This seems to prohibit the use of any other character than / between facets in the config-developer.yml entries. I may be missing something obvious, but I think I need some help to go forward on this, do you have any suggestions? Including @bouweandela and @zklaus.

sloosvel · 2023-05-29T15:21:50Z

I think the easiest would be to treat this separately, as you say, trying to get rid of characters just because they are separated by - is not acurate because many datasets have dashes in their name. Maybe doing something like this in find_files, after updating the facets

    for filename in filenames:
        file = LocalFile(filename)
        file.facets.update(_path2facets(file, drs))
        if facets['project'] == 'CORDEX'
            institute = file.facets.get('institute')
            file.facets['dataset'] = file.facets['dataset'].replace(f'{institute}-', '')
        if file.facets.get('version') == 'latest':
            filter_latest = True
        files.append(file)

Also in this way, if facets['dataset'] is already correct nothing is going to be replaced. Or you could use regex to find if the institute is in the pattern of dataset.

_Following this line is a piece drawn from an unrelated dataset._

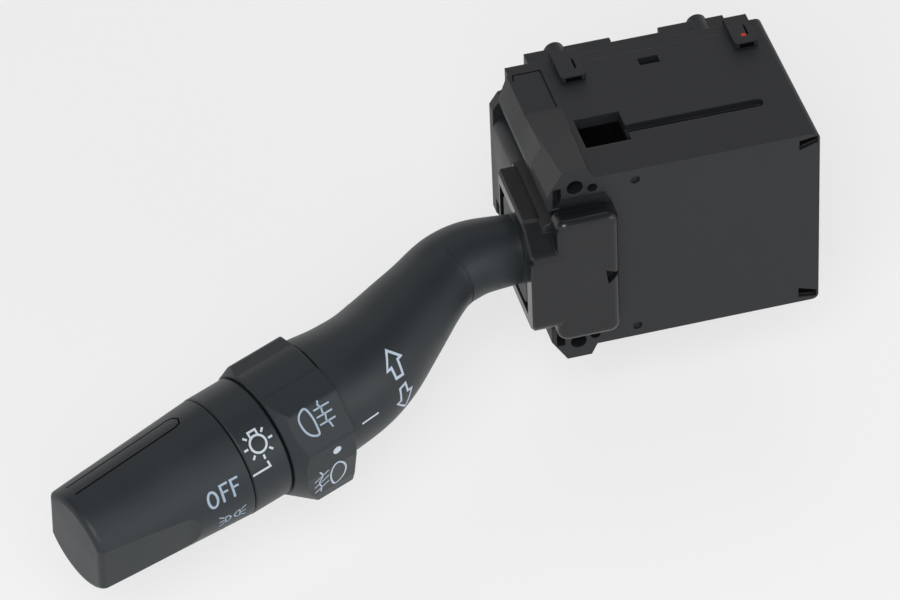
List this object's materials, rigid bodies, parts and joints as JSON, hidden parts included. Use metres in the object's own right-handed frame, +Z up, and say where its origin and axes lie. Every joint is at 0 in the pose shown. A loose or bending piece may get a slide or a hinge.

bouweandela · 2023-05-30T08:18:24Z

My recommendation would be to create a new facet, e.g. called institute_and_dataset, that contains the institute-dataset value and use that in the BADC path template in config-developer.yml. The values can then be added in esmvalcore/config/extra_facets/cmip3-institutes.yml, similar to how the institutes are defined there, so they will be automatically added when parsing the recipe. That way there is no need to add special code to handle this particular project, which has the advantage that we keep the code as generic as possible.

ljoakim · 2023-05-31T13:07:08Z

Thanks for the suggestions!

I'm doing some experimentation, and thought I'd report my progress so far. I tried the first approach (the fix around _path2facets(...)), which works with a minor addition. I'm now implementing the other approach, and I've pushed a commit with changes related to that.

I've added a new file extra_facets/cordex-institute_and_datasets.yml (not yet complete) and switched to using a institute_and_dataset facet in config-developer.yml.

I'm using the problematic dataset specification given by @sloosvel above. When setting dataset: 'RegCM4-6', it works, but when keeping the wildcard, dataset: '*', I get the following error:

main_log_debug_20230531_123427.txt

The extra facet institute_and_dataset fails to be added, because '*' does not match any of the dataset facets in the new extra facets file. I assume a wildcard should be supported?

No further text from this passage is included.